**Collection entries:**

---

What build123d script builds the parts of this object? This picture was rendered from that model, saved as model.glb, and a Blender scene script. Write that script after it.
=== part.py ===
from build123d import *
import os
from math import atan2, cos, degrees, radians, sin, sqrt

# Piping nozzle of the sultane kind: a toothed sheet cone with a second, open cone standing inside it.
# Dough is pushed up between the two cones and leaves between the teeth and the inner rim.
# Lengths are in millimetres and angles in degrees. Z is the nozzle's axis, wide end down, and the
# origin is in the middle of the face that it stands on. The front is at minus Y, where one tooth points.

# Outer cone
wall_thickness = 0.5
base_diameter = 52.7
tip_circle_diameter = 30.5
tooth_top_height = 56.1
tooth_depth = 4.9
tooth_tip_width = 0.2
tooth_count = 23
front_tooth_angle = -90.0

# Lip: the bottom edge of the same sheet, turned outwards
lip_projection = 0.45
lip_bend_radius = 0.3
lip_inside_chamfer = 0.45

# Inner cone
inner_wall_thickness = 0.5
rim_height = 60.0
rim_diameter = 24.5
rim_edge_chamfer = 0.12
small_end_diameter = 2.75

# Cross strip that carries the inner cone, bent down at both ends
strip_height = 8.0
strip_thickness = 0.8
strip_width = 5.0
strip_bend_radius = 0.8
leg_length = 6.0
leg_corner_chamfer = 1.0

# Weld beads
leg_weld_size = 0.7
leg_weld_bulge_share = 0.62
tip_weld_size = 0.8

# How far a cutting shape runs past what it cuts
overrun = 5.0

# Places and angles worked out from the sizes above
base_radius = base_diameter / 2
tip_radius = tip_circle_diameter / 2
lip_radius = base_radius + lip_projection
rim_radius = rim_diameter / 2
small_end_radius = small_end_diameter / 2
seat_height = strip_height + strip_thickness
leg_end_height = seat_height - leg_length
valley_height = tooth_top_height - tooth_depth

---

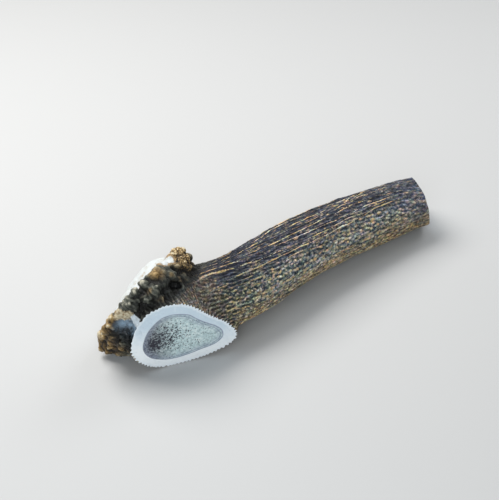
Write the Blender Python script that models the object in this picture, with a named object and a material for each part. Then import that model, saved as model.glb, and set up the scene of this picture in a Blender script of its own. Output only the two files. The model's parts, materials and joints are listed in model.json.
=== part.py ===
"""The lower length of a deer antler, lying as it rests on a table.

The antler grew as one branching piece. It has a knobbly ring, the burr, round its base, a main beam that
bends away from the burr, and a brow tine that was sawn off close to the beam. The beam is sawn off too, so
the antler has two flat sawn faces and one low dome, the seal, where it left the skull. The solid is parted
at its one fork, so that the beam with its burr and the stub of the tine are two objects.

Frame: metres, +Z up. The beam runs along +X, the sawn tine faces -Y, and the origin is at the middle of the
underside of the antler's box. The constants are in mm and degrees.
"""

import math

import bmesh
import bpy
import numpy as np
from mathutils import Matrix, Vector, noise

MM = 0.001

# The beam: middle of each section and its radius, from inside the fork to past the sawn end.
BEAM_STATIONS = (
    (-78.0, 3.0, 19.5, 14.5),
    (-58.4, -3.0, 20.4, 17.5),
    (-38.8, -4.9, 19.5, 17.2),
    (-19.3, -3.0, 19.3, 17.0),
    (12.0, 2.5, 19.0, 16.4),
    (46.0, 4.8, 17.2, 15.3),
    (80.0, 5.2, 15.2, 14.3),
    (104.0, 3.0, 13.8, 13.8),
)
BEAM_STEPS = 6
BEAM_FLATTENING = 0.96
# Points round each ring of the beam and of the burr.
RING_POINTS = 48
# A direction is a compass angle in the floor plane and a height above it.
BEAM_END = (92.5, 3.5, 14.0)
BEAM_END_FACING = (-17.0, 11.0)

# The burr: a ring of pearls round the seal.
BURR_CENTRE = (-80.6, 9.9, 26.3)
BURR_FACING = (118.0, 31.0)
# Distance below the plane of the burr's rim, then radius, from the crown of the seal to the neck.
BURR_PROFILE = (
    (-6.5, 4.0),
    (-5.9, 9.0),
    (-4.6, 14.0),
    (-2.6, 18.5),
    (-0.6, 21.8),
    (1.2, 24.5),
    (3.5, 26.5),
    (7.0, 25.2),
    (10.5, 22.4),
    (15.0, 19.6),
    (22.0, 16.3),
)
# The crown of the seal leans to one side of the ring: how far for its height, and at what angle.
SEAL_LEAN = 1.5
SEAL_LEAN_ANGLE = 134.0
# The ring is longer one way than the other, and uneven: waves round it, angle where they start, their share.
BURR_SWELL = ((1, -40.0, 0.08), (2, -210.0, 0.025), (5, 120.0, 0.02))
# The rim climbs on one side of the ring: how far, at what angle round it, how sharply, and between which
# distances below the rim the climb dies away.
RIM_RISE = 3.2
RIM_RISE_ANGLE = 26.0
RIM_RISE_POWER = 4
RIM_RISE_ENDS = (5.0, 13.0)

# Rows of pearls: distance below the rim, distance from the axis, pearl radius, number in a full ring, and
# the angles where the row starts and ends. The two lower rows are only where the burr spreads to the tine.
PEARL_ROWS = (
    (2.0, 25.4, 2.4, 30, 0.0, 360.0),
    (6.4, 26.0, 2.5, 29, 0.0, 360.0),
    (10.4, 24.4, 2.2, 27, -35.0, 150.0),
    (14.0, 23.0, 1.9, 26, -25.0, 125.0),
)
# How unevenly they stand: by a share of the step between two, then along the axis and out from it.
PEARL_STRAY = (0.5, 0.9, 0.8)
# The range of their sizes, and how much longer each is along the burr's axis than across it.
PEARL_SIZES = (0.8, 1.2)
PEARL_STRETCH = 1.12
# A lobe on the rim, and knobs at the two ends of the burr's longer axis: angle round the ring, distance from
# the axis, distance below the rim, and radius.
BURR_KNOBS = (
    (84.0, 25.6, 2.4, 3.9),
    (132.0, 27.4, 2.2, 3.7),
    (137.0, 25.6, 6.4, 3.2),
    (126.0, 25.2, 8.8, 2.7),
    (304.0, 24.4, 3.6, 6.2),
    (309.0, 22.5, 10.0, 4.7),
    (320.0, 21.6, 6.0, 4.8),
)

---

**REQUEST:** Your task is to reproduce exactly the lines beginning at the line containing "What build123d script" and ending at the line containing "from math import", inclusive.

**SOLVED PROBLEM:**
What build123d script builds the parts of this object? This picture was rendered from that model, saved as model.glb, and a Blender scene script. Write that script after it.
=== part.py ===
from build123d import *
import os
from math import atan2, cos, degrees, radians, sin, sqrt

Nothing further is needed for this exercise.